Question

Calculate the base of the rectangle \[\overline {AD} ?\]

Shaded Area \[ = 200,000c{m^2}\]

Answer 1

Hint: In the question we have given a figure and we have to calculate the base of the rectangle \[\overline {AD} \] which is given as \[xcm\] . Here we see that the shaded area represents the difference between the area of the rectangle and the area of the triangle. So, first of all we will find the area of the rectangle and the area of the triangle. Then we will find the difference between them which will be the area of the shaded region. After that we will equate it to the given shaded area and simplify for \[x\] . Hence, we will get the required answer.

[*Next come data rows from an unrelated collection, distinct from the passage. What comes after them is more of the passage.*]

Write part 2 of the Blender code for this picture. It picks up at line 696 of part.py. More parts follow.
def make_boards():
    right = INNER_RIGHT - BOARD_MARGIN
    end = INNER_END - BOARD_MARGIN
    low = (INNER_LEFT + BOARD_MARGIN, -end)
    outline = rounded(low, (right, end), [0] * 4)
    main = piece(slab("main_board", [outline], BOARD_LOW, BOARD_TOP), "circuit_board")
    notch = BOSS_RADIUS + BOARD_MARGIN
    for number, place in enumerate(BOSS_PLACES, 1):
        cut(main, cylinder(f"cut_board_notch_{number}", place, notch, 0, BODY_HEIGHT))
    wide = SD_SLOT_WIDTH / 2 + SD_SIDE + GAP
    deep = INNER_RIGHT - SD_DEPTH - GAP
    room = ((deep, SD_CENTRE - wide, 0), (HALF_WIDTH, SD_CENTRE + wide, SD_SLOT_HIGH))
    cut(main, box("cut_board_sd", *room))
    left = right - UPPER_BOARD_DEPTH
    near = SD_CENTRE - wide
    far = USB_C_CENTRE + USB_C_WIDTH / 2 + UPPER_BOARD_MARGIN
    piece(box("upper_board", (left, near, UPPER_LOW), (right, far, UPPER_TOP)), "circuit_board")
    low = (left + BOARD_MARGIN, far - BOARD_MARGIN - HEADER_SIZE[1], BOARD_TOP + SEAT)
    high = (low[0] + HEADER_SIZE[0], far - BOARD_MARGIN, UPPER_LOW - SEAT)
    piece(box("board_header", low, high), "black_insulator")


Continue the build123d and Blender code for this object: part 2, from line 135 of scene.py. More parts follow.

Complete step by step answer:
We have given a rectangle
one of its side, \[AB = 800cm\]
and another side, \[AD = xcm\]
and we have to find the base of the rectangle means we have to find the value of \[x\]
Now we know that
Area of the rectangle is given by the product of the side lengths
i.e., \[Are{a_{\left( {rect} \right)}} = l \times b\]
Here in the figure,
\[l = xcm,{\text{ }}b = 800cm\]
Therefore, we get
\[Are{a_{\left( {rect} \right)}} = x \times 800\]
\[Are{a_{\left( {rect} \right)}} = 800x{\text{ }}c{m^2}{\text{ }} - - - \left( i \right)\]
Now we know that
Area of the triangle is given by half the product of the base and the height
i.e., \[Are{a_{\left( {tri} \right)}} = \dfrac{1}{2} \times b \times h\]
In the figure, the height of the triangle matches the breadth of the rectangle and the base of the triangle is equal to the length of the rectangle because we have two triangles and both have the same height and we need to add the area so we added base here.
Therefore, we get
\[Are{a_{\left( {tri} \right)}} = \dfrac{1}{2} \times p \times 800 + \dfrac{1}{2} \times (x-p) \times 800\]
\[Are{a_{\left( {tri} \right)}} = \dfrac{1}{2} \times x \times 800\]
\[ \Rightarrow Are{a_{\left( {tri} \right)}} = 400x{\text{ }}c{m^2}{\text{ }} - - - \left( {ii} \right)\]
Now the area of shaded region is given by the difference between the area of the rectangle and the area of the triangle
Using equation \[\left( i \right)\] and \[\left( {ii} \right)\] we get
Area of shaded region \[ = 800x - 400x\]
Now it is given that,
Area of shaded region is \[200,000c{m^2}\]
Therefore, we get
\[200,000 = 800x - 400x\]
\[ \Rightarrow 200,000 = 400x\]
On simplifying we get
\[ \Rightarrow x = \dfrac{{200,000}}{{400}} = 500\]
\[ \Rightarrow x = 500{\text{ }}cm\]
Hence, we get the base of the rectangle \[\overline {AD} \] as \[500{\text{ }}cm\]

Note:
In this question students get confused with the base of the triangle. But using the given information we can assume one more variable as the base of one triangle. And we should know that it will be eliminated in calculation.